Sometimes Goodbyes Are Forever
I recently went home for a break, to spend time with my family and to rest from the hassle of COMUI (College of Medicine, University of Ibadan) and the decrepit living conditions of ABH (Alexander Brown Hall, University College Hospital Ibadan).
The journey home was much like many I had taken before. There were complaints about the cost of transport, hours spent in a cramped seat as the driver sped over bumpy roads, and passengers yelling at him to slow down. You know, the usual.
Entering the city I lived in did not feel the same, though. A lot had changed. It felt like I had been away for much longer than I actually had. New roads, an overhead bridge, new estates, restaurants and other businesses were springing up here and there.
When I got to my street, the sense of familiarity returned. It was just as I remembered. I looked around at the faded roofs, unpaved roads and unfinished houses, and it brought the feeling of home. It also brought back the bitter memory of a young neighbour who had died a few months earlier. As I walked home with my sister, I wondered what her mother would feel if she saw us returning, knowing that her daughter never came home to her.
It turned out she was not the only one. I did not know it then, but the friendly elderly man I greeted on the way home had lost his wife not long before. When my mother told me, I thought about how little I knew about their family. I wondered if she was happy with her children when she passed, if they had done right by her. Sometimes, you run out of time to make things right.
I thought about my young neighbour and what she did with her short time here. Was she ever fulfilled? Did she have a good relationship with the people who truly mattered? Did she leave a good impression on her family the last time she saw them? Sometimes, goodbyes are forever.

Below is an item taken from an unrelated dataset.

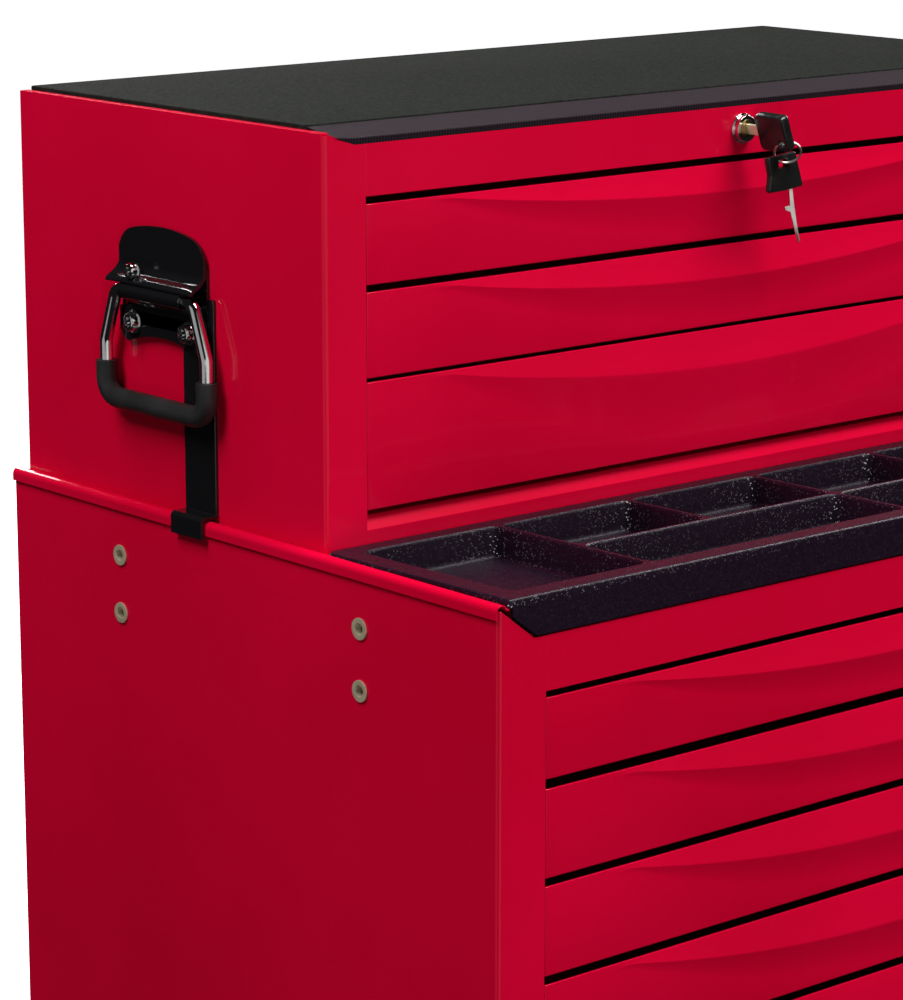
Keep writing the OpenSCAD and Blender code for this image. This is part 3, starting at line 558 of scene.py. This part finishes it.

I looked at my mother, older, wiser, a little more frail and a little less agile. I looked at my father, still an enterprising man, now with enough grey hairs to make me wonder, to make me say a prayer with tears in my eyes. Sometimes, goodbyes are forever.
My sisters are all quite young, healthy and full of life, and yet, and yet. Sometimes tomorrow does not come. A day will come when the sun will rise and we will not rise with it. Sometimes, you have less time than you think.
As I left home, I hoped, I prayed, and I wondered if I would ever see them again. Sometimes, goodbyes are forever.
I wonder and I hope that I will live a purposeful life, be a good role model for my younger ones, and be a child who steps up when my parents are aged and senescent. I may have a lot of time left. I may have little. I pray it is the former.
And for every day that passes, a part of me passes with it. I hope to live without regret, to do my best every day for myself and my loved ones, and to be proactive about the things that truly matter, because sometimes, goodbyes are forever.